You are shown a diagram of patient with a central venous pressure line connected to an ECG and earthed. The ECG box was also earthed.
- What is microshock?
- Would all earth connections be at an equal potential?
- Discuss monitoring in magnetic resonance imaging (MRI).
2. History taking
Take a history from a lady due to have a mastectomy and latissimus dorsi flap. She has had an initial lumpectomy followed by chemotherapy, and her last cycle was 8 weeks ago. She is anaemic and on iron. She has previously had postoperative nausea and vomiting, and is allergic to iodine and elastoplast. She is on tamoxifen and fluoxetine.
You are shown an epidural catheter and needle pack, and asked questions about what you would check for on the sealed package, and how you would check the catheter and needle prior to an epidural. You are then asked general questions on epidurals.
You are shown a negatively skewed curve, and asked to answer 10 true/false questions.
5. Data interpretation
You are shown arterial blood gas results from a young woman with pneumonia who has type 2 respiratory failure. You are asked to answer 10 true/false questions.
You are shown an ECG showing a broad complex tachycardia. You are asked whether the tachycardia is ventricular, and are asked to answer 10 true/false questions.
Describe the anatomy of the cervical and thoracic spine.
You have to have a phone conversation with a laboratory technician to order six units of packed cells, fresh frozen plasma and platelets for a patient undergoing a laparotomy for a bleeding duodenal ulcer. Haemostasis has been achieved and there are a further two units in the fridge. Your registrar is worried about a transfusion reaction, since the patient has already received a substantial amount of blood. The laboratory is obviously busy and you have to negotiate with the technician about urgency and to formulate a plan.

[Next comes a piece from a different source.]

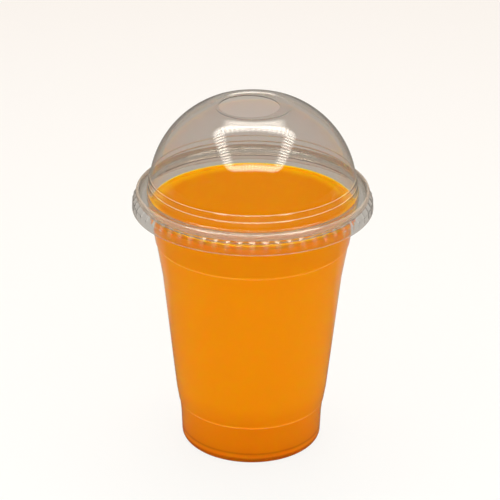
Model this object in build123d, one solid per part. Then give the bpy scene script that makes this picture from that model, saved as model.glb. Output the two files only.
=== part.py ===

You are asked how you would diagnose a tension pneumothorax. You then have to demonstrate how you would carry out a needle decompression followed by an intercostal drain insertion. You are then asked about the complications associated with these procedures.
You are asked to examine someone with a head injury. A neck collar is available if you ask for it. Demonstrate how you would use it. A penlight is also available. Assess the patient for Glasgow Coma Score, and test his arms and legs for movement.
You are asked questions asked about broad complex tachycardia.
You are asked questions about an entonox cylinder.
Describe the anatomy of the brachial plexus and the nerve supply to the upper arm. Describe the structures related to the plexus and the roots, trunks, divisions and cords.
14. History taking
Take a history from a patient undergoing an inguinal hernia repair. He has a history of ischaemic heart disease, had a myocardial infarction 6 years ago, is on nifedipine, glyceryl trinitrate and aspirin.
15. Chest X-ray
You are shown a chest X-ray of allergic alveolitis in a young man who keeps pigeons. His respiratory rate is 33 breaths/min and he is on steroids. You are asked a series of true/false questions on spirometry, anaesthesia and steroids.
16. Simulator manikin
You are asked to take the pulse and blood pressure on a simulator manikin. There is a narrow pulse pressure (110/90 mmHg). On auscultation you detect an ejection systolic murmur, and the ECG shows significant hypertrophy. You are asked about the diagnosis and differential diagnoses, and whether you would administer a spinal anaesthetic.
You are asked to assemble a Bain circuit with a heat and moisture exchanger.
- Three different sizes of tubing are available for sampling - which would you choose?
- You are then shown three capnography tracings and asked questions on rebreathing, disconnection, end tidal carbon dioxide and where inspiration and expiration start.